Numerical study on effect of hybrid nanofluid as a passive heat transfer enhancement technique and different climates on thermal performance in a linear Fresnel collector

Abstract

A notable distinction in this research is the utilization of a new method for calculating critical heat flux (CHF) based on a Look-Up Table. The present study comprehensively investigates the effects of hybrid nanofluid, a type of passive heat transfer enhancement technique, on convection heat transfer coefficients and CHF. The study covers five different climates representing significant climate conditions in Iran, namely Bandar Abbas, Esfahan, Shiraz, Tehran, and Yazd, each with different solar irradiations.
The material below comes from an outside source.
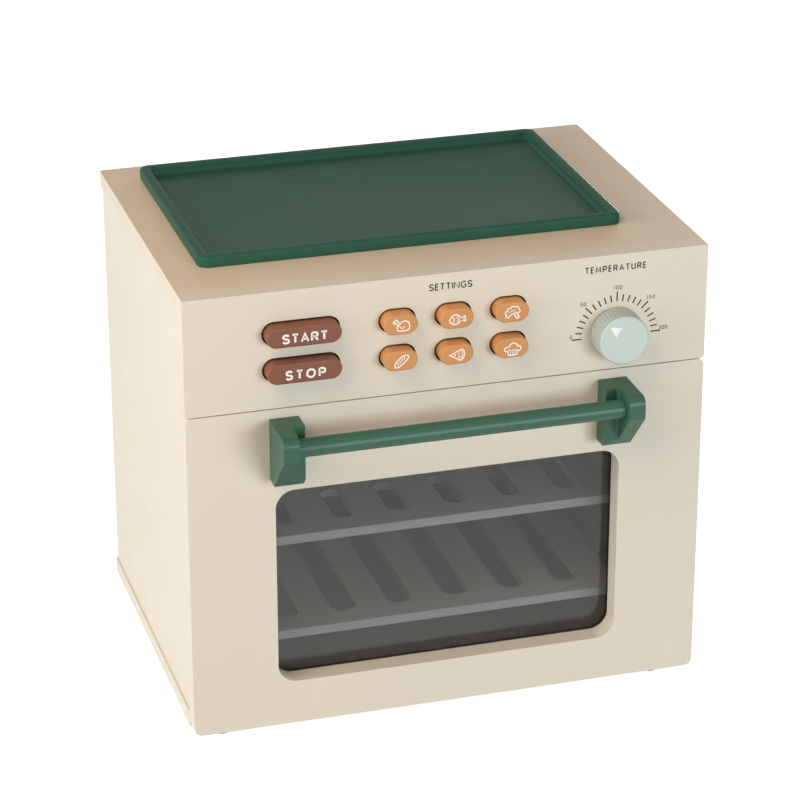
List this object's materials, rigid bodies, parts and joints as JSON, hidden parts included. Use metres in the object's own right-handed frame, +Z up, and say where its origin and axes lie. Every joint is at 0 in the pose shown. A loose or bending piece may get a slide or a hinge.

The nanoparticles considered in this study include silver, nickel, and aluminum, as well as Ag-Au hybrid nanofluid with volumetric concentrations of 0.1%, 0.3%, 0.5%, 1%, and 2%. The modeling results reveal that the heat transfer coefficient increases with the volumetric concentration of nanoparticles. According to the results, at the CHF point for 2 vol% Ag–Au hybrid nanofluid and Ag, Ni, and Al nanoparticles, the heat transfer coefficient shows an increase of 28%, 11.5%, 10.6%, and 4.9%, respectively, compared to the results for pure water in Shiraz. Despite the acceptable results and effective performance of 2 vol% Ag–Au hybrid nanofluid for a linear Fresnel reflector, economically, 2 vol% nickel nanoparticles are identified as the most suitable choice.